-- Task to carry out --
Quote verbatim the span of lines that begins the listing below and closes with the line containing "base_cup_dish_radius = 17.5".
◇ ◇ ◇
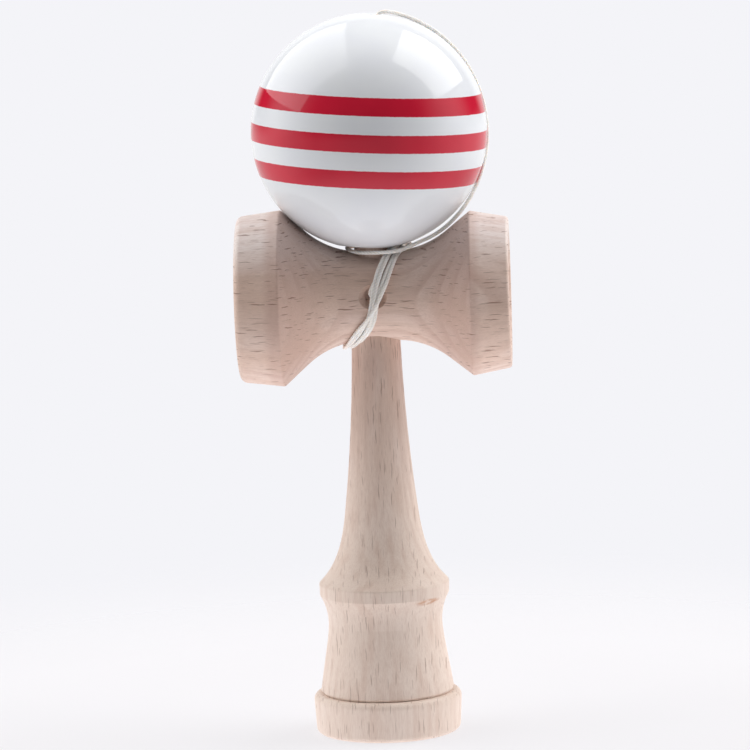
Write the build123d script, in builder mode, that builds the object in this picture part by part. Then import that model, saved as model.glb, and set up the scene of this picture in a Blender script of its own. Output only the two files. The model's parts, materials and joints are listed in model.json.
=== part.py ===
from build123d import *
from math import asin, atan2, ceil, cos, degrees, hypot, pi, radians, sin, sqrt, tan
import os

os.makedirs("parts", exist_ok=True)

# Cup and ball toy: a turned handle with a spike, a crosspiece with two cups wedged on the
# handle's taper, and a ball on the spike, tied to the crosspiece by one string.
# Millimetres, +Z up. The origin is the middle of the foot, on the surface the toy stands on.
# X runs along the crosspiece, big cup at -X. The string hole faces -Y.

# Foot and base cup of the handle
foot_radius = 18.5
foot_edge_rounding = 1.4
base_rim_radius = 19.1
base_rim_height = 10.6
base_rim_rounding = 1.7
base_cup_opening_radius = 14.8
base_cup_dish_radius = 17.5

# Body of the handle above the foot, up to the ring
ledge_wall_radius = 17.1
ledge_groove_depth = 0.35
cup_body_waist_radius = 14.6
cup_body_waist_height = 28.3
cup_body_shoulder_inset = 1.0
cup_body_shoulder_share = 0.43
cup_body_waist_swell = 0.1
cup_body_waist_share = 0.76
ring_radius = 16.7
ring_bottom_height = 35.8
ring_band_width = 3.0
ring_edge_rounding = 0.7
ring_cove_inset = 0.1

# Grip, from the ring's flare to the crosspiece
flare_length = 18.0
flare_top_inset = 4.6
flare_top_share = 0.24
flare_foot_swell = 1.0
flare_foot_share = 0.56
grip_bottom_radius = 9.45
grip_middle_radius = 7.35
grip_middle_height = 78.0
neck_radius = 6.25
neck_height = 101.2

# Taper that the crosspiece is wedged on, and the spike above it
taper_per_mm = 0.061
spike_length = 36.2
spike_tip_radius = 1.7
spike_tip_rounding = 1.5

# Crosspiece: waist, and the two cups with their flanks, corners and rims
waist_radius = 11.4
big_flank_angle = 42.0
small_flank_angle = 38.5
flank_bend_radius = 22.0
big_corner_reach = 23.4
big_corner_radius = 22.5
big_rim_reach = 34.6
big_rim_radius = 21.1
big_rim_rounding = 1.8
big_cup_opening_radius = 18.2
big_cup_dish_radius = 23.0
small_corner_reach = 24.8
small_corner_radius = 21.0
small_rim_reach = 34.6
small_rim_radius = 19.2
small_rim_rounding = 0.9
small_cup_opening_radius = 16.6
small_cup_dish_radius = 20.5
corner_rounding = 0.7
lip_rounding = 0.8

# String hole in the front of the waist, with the knot's pocket behind it
string_hole_radius = 2.1
string_hole_rise = 1.2
string_hole_depth = 2.5
string_hole_sink_radius = 3.65
throat_radius = 1.0
throat_length = 1.0
anchor_knot_radius = 1.6
anchor_knot_length = 1.95

# Ball, its spike hole, the bead inside it and the small hole out of the top
ball_radius = 30.0
ball_lean = 3.8
hole_mouth_rounding = 0.9
bead_radius = 3.2
bead_hole_radius = 0.8
bead_knot_radius = 1.4
bead_knot_length = 2.0
top_hole_radius = 1.3
top_lip_rounding = 2.2

# String
cord_radius = 0.5
full_turns = 3
turn_gap = 0.95
winding_slope = 36.0
exit_straight = 1.2
exit_front = -2.1
exit_rise = 2.3
first_front = -1.35
spike_pass_ease = 0.2
run_lift = 0.85
top_bend_drop = 0.2
top_bend_radius = 3.5

# Clearances
taper_clearance = 0.04
knot_clearance = 0.05
pocket_clearance = 0.3
ball_seat_gap = 0.5
spike_play = 0.55
tip_play = 3.3
spike_tip_gap = 0.6
bead_clearance = 0.15
bead_pocket_clearance = 0.4
cord_clearance = 0.2
cord_side_clearance = 0.3
string_joint_gap = 0.15

cord_dia = 2 * cord_radius
turn_pitch = cord_dia + turn_gap
crosspiece_height = neck_height + waist_radius
crosspiece_top = crosspiece_height + waist_radius
string_hole_height = crosspiece_height + string_hole_rise


def taper_radius(height):
    """Radius of the handle where it passes through the crosspiece."""
    return neck_radius - taper_per_mm * (height - neck_height)


def flank_start(corner_reach, corner_radius, angle):
    """Distance from the middle at which a flank, drawn straight, would meet the waist."""
    return corner_reach - (corner_radius - waist_radius) / tan(radians(angle))


big_flank_start = flank_start(big_corner_reach, big_corner_radius, big_flank_angle)
small_flank_start = flank_start(small_corner_reach, small_corner_radius, small_flank_angle)


def crosspiece_radius(x):
    """Outer radius of the crosspiece at x, from the waist out to the corner of a cup."""
    start = big_flank_start if x < 0 else small_flank_start
    angle = radians(big_flank_angle if x < 0 else small_flank_angle)
    reach = abs(x)
    bend_setback = flank_bend_radius * tan(angle / 2)
    bend_start = start - bend_setback
    bend_end = start + bend_setback * cos(angle)
    if reach <= bend_start:
        return waist_radius
    if reach <= bend_end:
        return waist_radius + flank_bend_radius - sqrt(flank_bend_radius**2 - (reach - bend_start) ** 2)
    return waist_radius + (reach - start) * tan(angle)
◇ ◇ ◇
-- Exercise answer --
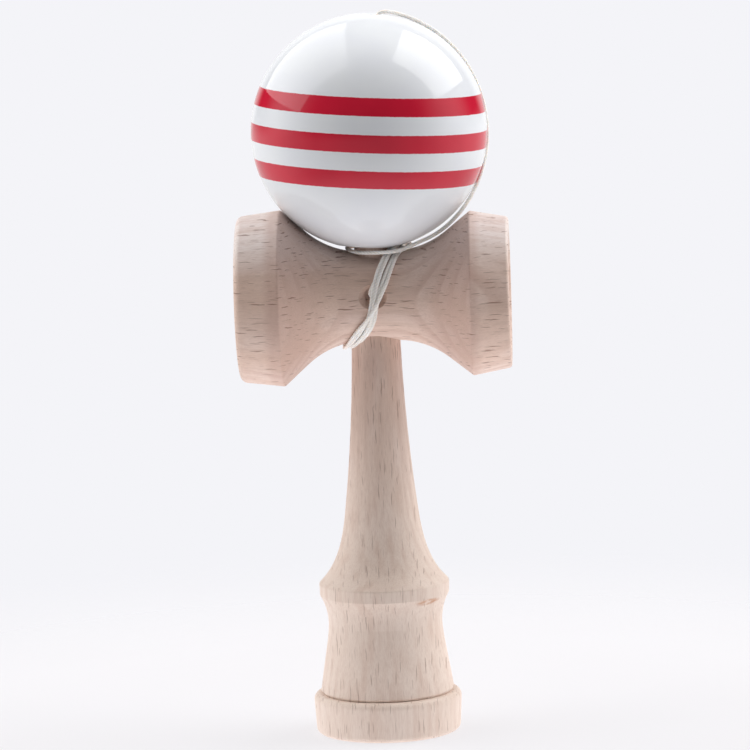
Write the build123d script, in builder mode, that builds the object in this picture part by part. Then import that model, saved as model.glb, and set up the scene of this picture in a Blender script of its own. Output only the two files. The model's parts, materials and joints are listed in model.json.
=== part.py ===
from build123d import *
from math import asin, atan2, ceil, cos, degrees, hypot, pi, radians, sin, sqrt, tan
import os

os.makedirs("parts", exist_ok=True)

# Cup and ball toy: a turned handle with a spike, a crosspiece with two cups wedged on the
# handle's taper, and a ball on the spike, tied to the crosspiece by one string.
# Millimetres, +Z up. The origin is the middle of the foot, on the surface the toy stands on.
# X runs along the crosspiece, big cup at -X. The string hole faces -Y.

# Foot and base cup of the handle
foot_radius = 18.5
foot_edge_rounding = 1.4
base_rim_radius = 19.1
base_rim_height = 10.6
base_rim_rounding = 1.7
base_cup_opening_radius = 14.8
base_cup_dish_radius = 17.5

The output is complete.